— Records for the task —
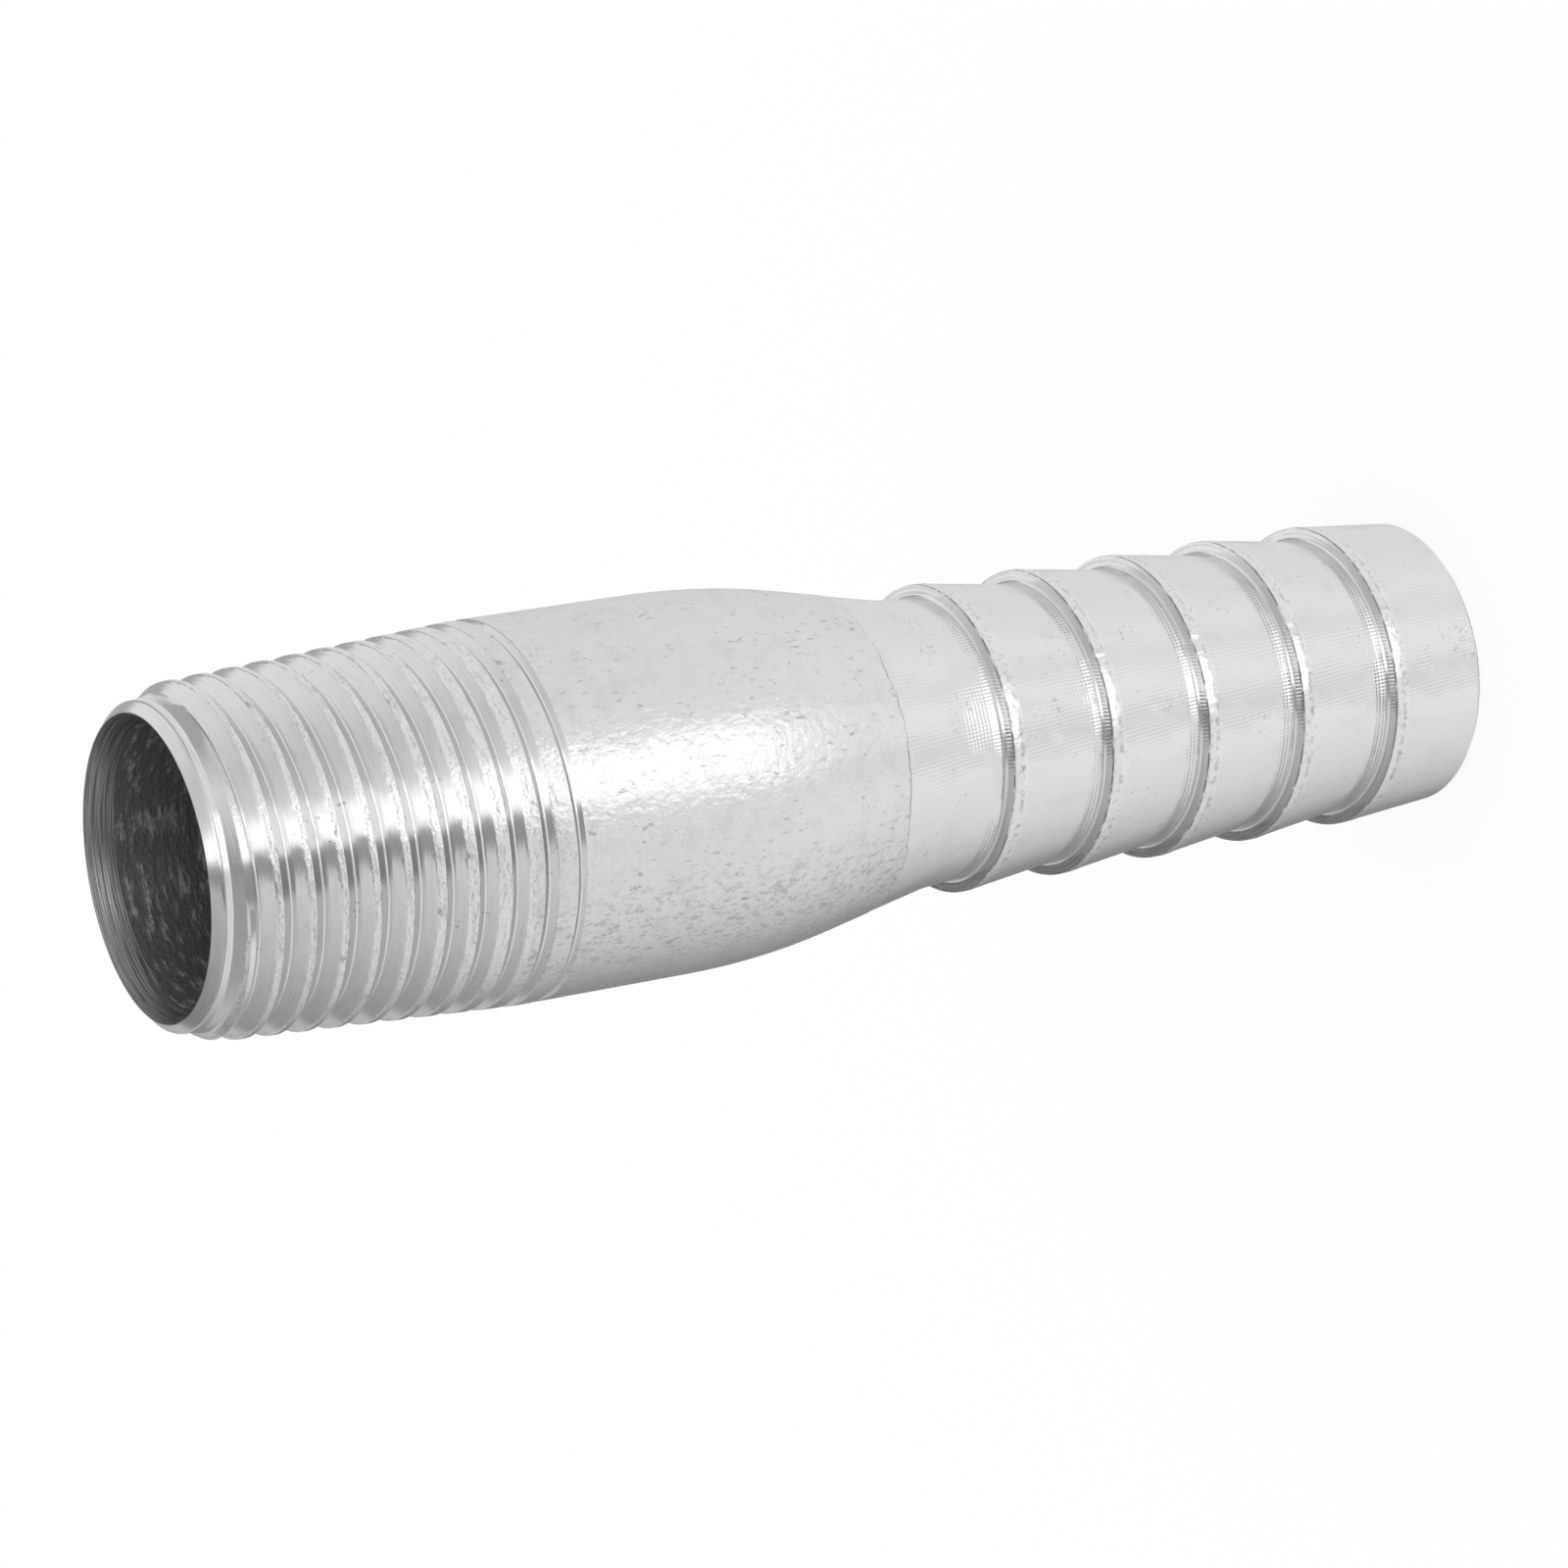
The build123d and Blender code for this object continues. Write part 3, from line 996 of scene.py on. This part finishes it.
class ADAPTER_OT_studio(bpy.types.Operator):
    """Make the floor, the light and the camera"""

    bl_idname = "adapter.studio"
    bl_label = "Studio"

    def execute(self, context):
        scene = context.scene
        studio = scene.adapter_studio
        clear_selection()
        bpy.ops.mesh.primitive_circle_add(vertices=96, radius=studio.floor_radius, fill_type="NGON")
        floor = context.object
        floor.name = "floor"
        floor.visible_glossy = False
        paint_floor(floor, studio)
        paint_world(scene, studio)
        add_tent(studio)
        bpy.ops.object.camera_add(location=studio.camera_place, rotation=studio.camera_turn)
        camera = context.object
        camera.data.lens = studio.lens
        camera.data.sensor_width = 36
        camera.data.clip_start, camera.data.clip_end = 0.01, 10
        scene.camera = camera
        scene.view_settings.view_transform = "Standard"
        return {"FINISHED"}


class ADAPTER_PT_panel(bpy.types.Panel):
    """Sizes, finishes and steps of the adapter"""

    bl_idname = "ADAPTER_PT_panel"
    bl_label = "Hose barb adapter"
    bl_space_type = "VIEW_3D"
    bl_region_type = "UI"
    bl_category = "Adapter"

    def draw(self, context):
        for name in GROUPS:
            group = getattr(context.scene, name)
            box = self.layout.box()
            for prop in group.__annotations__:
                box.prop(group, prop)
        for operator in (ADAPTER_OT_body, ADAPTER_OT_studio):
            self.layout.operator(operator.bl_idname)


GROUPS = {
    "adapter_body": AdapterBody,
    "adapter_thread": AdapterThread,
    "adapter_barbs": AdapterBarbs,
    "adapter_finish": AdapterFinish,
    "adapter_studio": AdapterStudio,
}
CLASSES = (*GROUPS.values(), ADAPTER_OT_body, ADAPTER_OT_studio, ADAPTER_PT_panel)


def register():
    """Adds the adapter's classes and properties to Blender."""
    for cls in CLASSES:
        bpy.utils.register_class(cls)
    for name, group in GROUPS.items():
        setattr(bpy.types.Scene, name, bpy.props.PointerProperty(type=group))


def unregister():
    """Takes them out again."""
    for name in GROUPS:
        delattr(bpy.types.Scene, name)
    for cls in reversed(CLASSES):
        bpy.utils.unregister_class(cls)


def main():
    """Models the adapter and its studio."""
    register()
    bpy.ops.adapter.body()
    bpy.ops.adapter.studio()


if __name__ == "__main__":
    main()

...

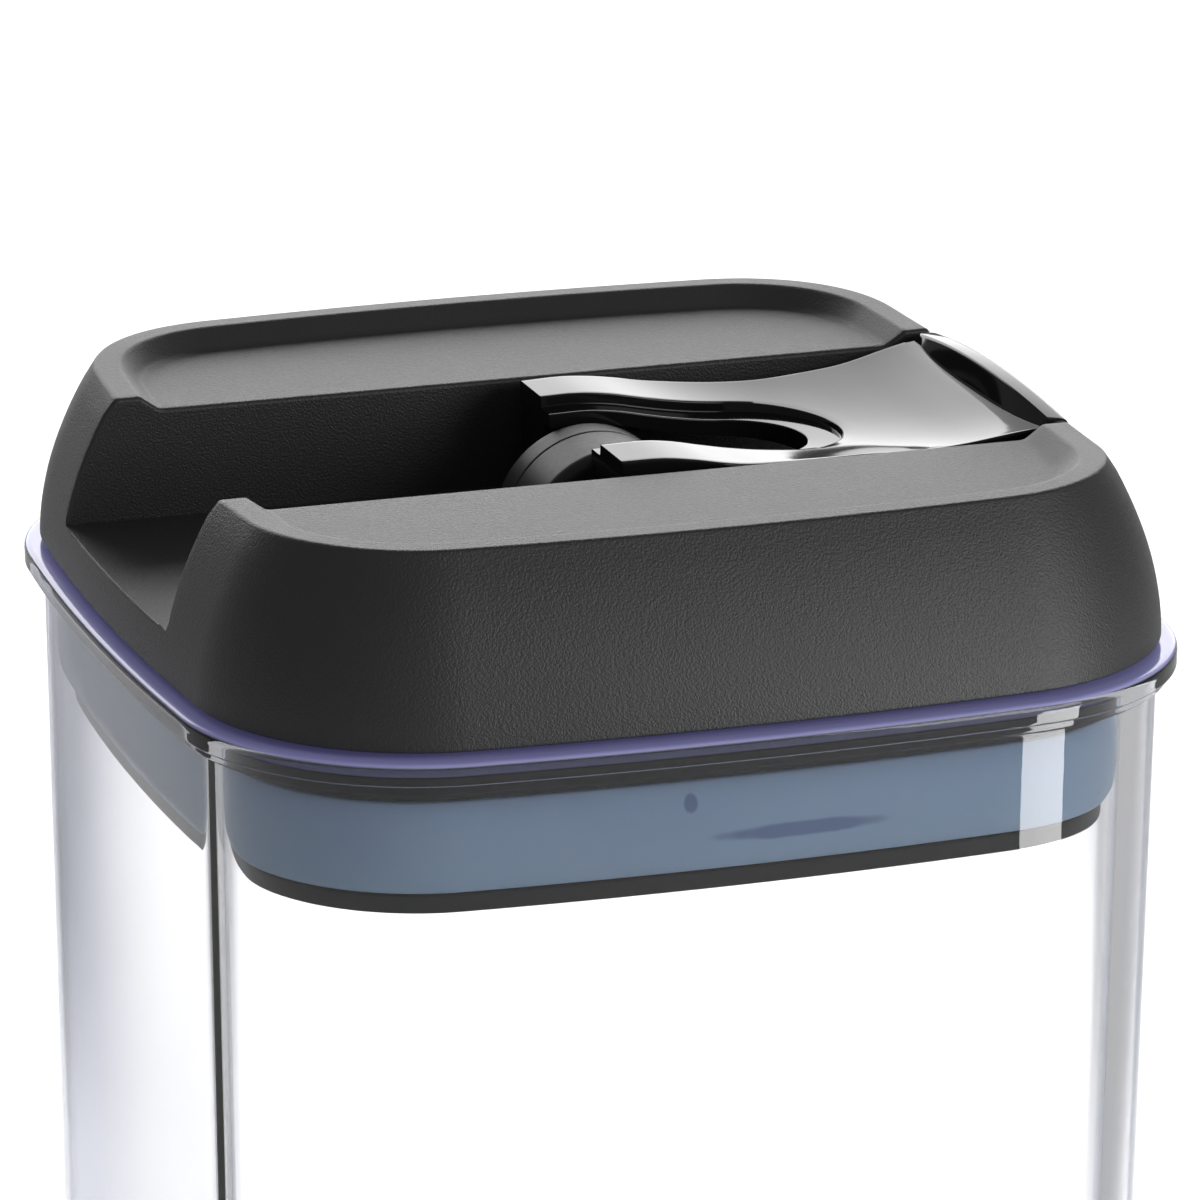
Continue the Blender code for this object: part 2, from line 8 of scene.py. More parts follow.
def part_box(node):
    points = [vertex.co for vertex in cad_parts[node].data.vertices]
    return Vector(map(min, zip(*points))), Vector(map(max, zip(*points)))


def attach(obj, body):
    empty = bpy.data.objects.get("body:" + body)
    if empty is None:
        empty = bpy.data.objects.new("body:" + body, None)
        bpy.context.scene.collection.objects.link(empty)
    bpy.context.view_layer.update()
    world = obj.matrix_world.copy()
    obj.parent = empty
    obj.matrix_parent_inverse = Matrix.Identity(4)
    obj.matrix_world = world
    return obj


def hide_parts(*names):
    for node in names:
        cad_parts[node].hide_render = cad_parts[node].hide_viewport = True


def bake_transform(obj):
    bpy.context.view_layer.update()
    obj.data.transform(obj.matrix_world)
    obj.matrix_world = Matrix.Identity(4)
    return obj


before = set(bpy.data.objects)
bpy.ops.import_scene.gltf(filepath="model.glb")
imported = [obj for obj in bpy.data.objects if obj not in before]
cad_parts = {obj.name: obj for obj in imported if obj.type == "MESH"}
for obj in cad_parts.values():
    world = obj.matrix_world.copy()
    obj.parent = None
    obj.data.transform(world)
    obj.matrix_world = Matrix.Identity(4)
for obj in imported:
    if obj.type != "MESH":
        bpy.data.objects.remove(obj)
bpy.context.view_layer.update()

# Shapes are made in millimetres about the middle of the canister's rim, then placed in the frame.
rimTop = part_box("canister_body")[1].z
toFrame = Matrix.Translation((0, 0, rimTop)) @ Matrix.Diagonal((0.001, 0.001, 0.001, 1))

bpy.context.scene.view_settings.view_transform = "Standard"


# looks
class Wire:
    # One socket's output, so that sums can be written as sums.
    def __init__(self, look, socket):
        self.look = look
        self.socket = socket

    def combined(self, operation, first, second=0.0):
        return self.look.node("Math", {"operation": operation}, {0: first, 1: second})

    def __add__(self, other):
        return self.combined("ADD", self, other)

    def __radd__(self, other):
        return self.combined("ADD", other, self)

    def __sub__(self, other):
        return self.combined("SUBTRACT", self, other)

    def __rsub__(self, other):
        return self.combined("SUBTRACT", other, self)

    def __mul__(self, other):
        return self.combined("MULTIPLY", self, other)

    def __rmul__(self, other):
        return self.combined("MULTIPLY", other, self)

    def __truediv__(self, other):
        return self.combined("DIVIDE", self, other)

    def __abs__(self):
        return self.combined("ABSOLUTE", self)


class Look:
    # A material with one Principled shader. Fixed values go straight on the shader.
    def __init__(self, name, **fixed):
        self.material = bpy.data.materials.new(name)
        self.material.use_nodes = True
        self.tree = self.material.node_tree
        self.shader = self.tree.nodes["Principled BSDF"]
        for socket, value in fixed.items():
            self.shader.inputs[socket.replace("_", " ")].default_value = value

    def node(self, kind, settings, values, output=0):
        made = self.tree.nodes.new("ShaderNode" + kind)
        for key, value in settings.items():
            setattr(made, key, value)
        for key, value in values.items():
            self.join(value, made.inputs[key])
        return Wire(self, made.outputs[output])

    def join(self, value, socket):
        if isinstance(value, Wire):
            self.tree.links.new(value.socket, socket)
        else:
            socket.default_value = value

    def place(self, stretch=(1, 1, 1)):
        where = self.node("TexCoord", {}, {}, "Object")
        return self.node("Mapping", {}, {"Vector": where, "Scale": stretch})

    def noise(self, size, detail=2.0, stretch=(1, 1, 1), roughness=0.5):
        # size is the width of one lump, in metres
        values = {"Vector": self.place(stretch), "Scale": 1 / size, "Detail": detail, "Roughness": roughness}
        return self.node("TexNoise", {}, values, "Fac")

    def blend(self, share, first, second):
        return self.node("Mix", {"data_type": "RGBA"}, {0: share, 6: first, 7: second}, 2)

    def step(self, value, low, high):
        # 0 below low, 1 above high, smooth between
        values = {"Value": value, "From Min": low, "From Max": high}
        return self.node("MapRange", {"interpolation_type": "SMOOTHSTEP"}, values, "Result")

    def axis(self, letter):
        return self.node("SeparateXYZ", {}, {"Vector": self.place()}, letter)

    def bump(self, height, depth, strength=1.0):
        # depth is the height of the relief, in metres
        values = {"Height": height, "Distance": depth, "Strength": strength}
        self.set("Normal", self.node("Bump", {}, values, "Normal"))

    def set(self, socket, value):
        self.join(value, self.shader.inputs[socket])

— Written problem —
Output exactly those lines that lie from the line with "Continue the Blender" through the line with "# Shapes are", with both of those lines included.

— Task response —
Continue the Blender code for this object: part 2, from line 8 of scene.py. More parts follow.
def part_box(node):
    points = [vertex.co for vertex in cad_parts[node].data.vertices]
    return Vector(map(min, zip(*points))), Vector(map(max, zip(*points)))


def attach(obj, body):
    empty = bpy.data.objects.get("body:" + body)
    if empty is None:
        empty = bpy.data.objects.new("body:" + body, None)
        bpy.context.scene.collection.objects.link(empty)
    bpy.context.view_layer.update()
    world = obj.matrix_world.copy()
    obj.parent = empty
    obj.matrix_parent_inverse = Matrix.Identity(4)
    obj.matrix_world = world
    return obj


def hide_parts(*names):
    for node in names:
        cad_parts[node].hide_render = cad_parts[node].hide_viewport = True


def bake_transform(obj):
    bpy.context.view_layer.update()
    obj.data.transform(obj.matrix_world)
    obj.matrix_world = Matrix.Identity(4)
    return obj


before = set(bpy.data.objects)
bpy.ops.import_scene.gltf(filepath="model.glb")
imported = [obj for obj in bpy.data.objects if obj not in before]
cad_parts = {obj.name: obj for obj in imported if obj.type == "MESH"}
for obj in cad_parts.values():
    world = obj.matrix_world.copy()
    obj.parent = None
    obj.data.transform(world)
    obj.matrix_world = Matrix.Identity(4)
for obj in imported:
    if obj.type != "MESH":
        bpy.data.objects.remove(obj)
bpy.context.view_layer.update()

# Shapes are made in millimetres about the middle of the canister's rim, then placed in the frame.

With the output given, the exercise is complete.